No shit. There are party lines you can call that connect up company insiders with traders.
So much money is on the line. There's a huge incentive to buy information.
> Changing the law to fix that may not even be feasible
That seems a very weak conclusion. I actually expect more from the Economist.
Some ceo giving you secret handshake before an unannounced event is very simple to do
I for one am shocked... I am glad this is getting more thoroughly documented though
In other news Pope in Catholicism Shock.
They should study Congress, where it is not illegal
That is good for bitcoin
When white collar crime is normalized and only lightly punished when very rarely caught... why would anyone expect anything different? White collar crime causes far more economic damage and kills far more people every year than street crime does and this has been true for decades. But because society focuses on street crime and gives the upper class the benefit of the doubt and punishes them very lightly, white collar crime is normalized. It is very difficult to change a situation like this because taking a behavior which is viewed as normal in a social group and changing it do that it is viewed as deviance is not something we know how to reliably do.
This is a serious problem with no real clear solutions. We know that deterrence does not work, at least not in terms of making larger punishments and assuming that will reflect in fewer people committing the act.
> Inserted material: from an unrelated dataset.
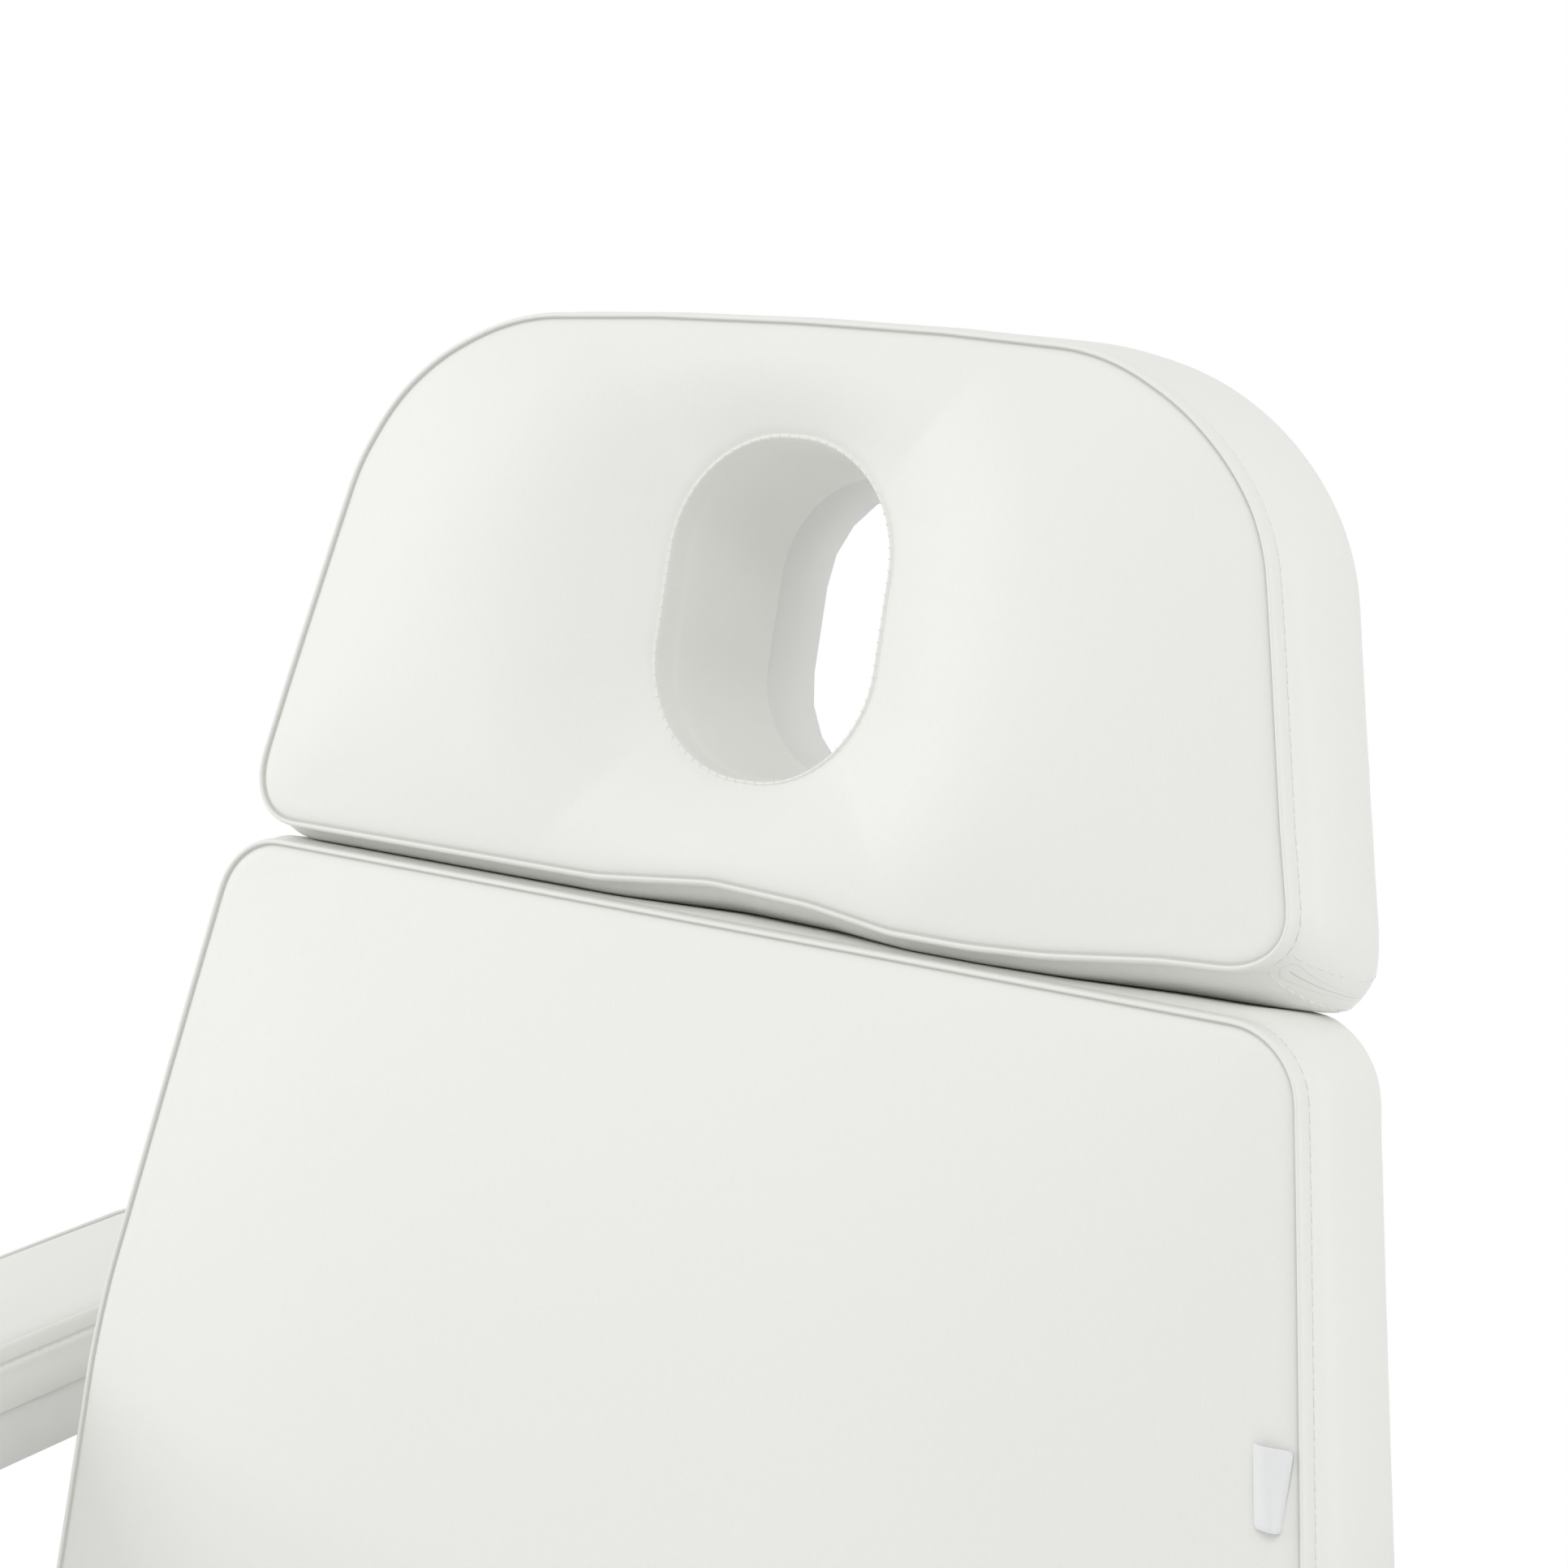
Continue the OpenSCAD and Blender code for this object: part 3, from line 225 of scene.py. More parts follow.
# %% Seam and band sections
LIP_INNER = [(-0.5, 0.1), (-0.8, -0.9), (-1.2, -1.7), (-1.9, -1.15), (-3.4, -0.35), (-6.5, 0), (-10, 0),
             (-14, 0)]
LIP_OUTER = [(0.5, 0.5), (1.1, 0.1), (1.5, -0.7), (1.75, -1.8), (1.95, -3.4), (2.05, -5.4), (2.0, -7.3),
             (1.55, -8.3), (1.15, -9.0), (1.6, -9.8), (2.4, -11.2)]
STITCH_RING = 9
BAND_DEPTHS = [15, 20, 26, 33, 41, 50, 59, 68, 76, 83, 88]
SWELL_DEPTHS = [0, 11, 15, 22, 33, 50, 59, 68, 79, 88]
SWELL_SHARES = [0.1, 0.34, 0.54, 0.77, 0.94, 1.0, 0.92, 0.62, -0.05, -1.0]
WRAP = [(2.6, -92.5), (1.6, -95.5), (1.4, -100), (1.4, -106.5), (0.4, -108.7), (-4, -109.0),
        (-18, -108.9), (-18.8, -108.3), (-19.2, -107.0)]
SHORT_WRAP = [(1.2, -32.0), (0.3, -33.6), (-1.2, -34.0), (-6, -34.1)]
THIN = 0.05
BEHIND_DEPTHS = (14, 50)
CORNER_SEAM_DIP = 0.9
# A corner seam's columns get this distance, inside the lip valley's range, so the leather paints a line of
# shade down the seam.
SEWN_LINE = -0.0015
CROWN_ENDS_AT = 40
PANEL_CELL, HEM_CELL, RIM_SPACING, PANEL_RINGS = 0.0085, 0.03, 0.002, 22
ON_PANEL, IN_WALL = -0.02, -0.03
RIM_CREST = (0.0, 0.45)
RIM = [(4.4, 0), (2.8, -0.2), (1.7, -0.75), (1.1, -0.9), (0.7, -0.3), (0.35, 0.35), RIM_CREST,
       (-0.4, 0.2), (-0.7, -0.6)]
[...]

Certainty of getting caught is usually effective, but the monitoring of these sorts of markets would need to be done by exactly the people most likely to collude with violators. Until a person busted for insider trading or cutting corners on safety regulations or releasing products are earnestly made to feel ashamed and shunned by their intimate social group, I don't see much hope for change.
For the last 30 years I have bought stock in tech products I use and like and hold it until I no longer like the product. This simple strategy has dramatically outperformed the indexes. In hindsight the last 30 years have been great for tech so maybe I just got lucky on my industry selection.